If they had lived during the French Revolution, they would have ridiculed anyone who suggested that the guillotine might not be the best way of resolving political differences.

And if they had lived during the American Revolution, they would have ridiculed the Founders for subscribing to classical liberal principles, which are almost identical to today's libertarian principles.

At every inflection point throughout history in the advancement of humanism and human rights, there were people who were seen as utopians and idealists—as a fringe minority.  But those same people were later vindicated by history and honored for their courage and insight. 

Just think how different the United States would have been if libertarianism had been the prevailing political philosophy in 1619.  It would have been illegal to bring slaves to Jamestown that year or to anywhere else in the American colonies in subsequent years.  As a result, there wouldn't have been four million slaves in the United States by 1860, there wouldn't have been a half-million deaths in the Civil War, there wouldn't have been the Ku Klux Klan and Jim Crow, there wouldn't have been the terrible social and economic consequences of black welfare, there wouldn't be thousands of blacks killed by fellow blacks each year in Chicago, and there wouldn't be Black Lives Matter. 

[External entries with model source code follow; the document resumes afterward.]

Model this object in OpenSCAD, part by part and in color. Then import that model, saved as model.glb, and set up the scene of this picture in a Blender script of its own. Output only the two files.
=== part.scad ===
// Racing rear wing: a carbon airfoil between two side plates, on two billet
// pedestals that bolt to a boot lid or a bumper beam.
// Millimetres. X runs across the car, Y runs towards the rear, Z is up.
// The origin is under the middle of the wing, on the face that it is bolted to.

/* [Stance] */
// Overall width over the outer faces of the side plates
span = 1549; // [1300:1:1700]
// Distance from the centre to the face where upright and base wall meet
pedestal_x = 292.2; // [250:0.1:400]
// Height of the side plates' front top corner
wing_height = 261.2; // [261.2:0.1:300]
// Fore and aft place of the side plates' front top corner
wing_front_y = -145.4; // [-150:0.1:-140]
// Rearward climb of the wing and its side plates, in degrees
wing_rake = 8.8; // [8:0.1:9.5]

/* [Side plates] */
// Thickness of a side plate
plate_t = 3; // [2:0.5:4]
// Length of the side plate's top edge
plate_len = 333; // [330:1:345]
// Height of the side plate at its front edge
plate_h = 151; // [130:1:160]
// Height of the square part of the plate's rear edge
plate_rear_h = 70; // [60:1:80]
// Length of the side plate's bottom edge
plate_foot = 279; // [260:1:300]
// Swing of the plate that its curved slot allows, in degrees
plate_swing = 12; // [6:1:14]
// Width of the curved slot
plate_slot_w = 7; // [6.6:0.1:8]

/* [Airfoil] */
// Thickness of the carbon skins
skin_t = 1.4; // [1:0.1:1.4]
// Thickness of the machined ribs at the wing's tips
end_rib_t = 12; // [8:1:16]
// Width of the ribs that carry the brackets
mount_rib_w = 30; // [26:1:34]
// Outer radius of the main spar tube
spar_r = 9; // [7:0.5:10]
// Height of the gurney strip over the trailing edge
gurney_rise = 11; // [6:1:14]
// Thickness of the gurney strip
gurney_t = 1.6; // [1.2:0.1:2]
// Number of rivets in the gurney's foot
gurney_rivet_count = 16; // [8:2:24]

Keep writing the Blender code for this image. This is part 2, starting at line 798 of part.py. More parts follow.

It's astonishing that so many of today's conservatives and liberals don't understand such simple truths and thus want to continue subjugating humans to the state while ridiculing those who want to remove the remaining shackles.

Well, at least libertarians will be treated kindly by history.  A hundred years from now they will be honored for being ahead of the times, and Laura Ingraham and other naysayers on the right and left will be remembered for their lack of vision and enlightenment.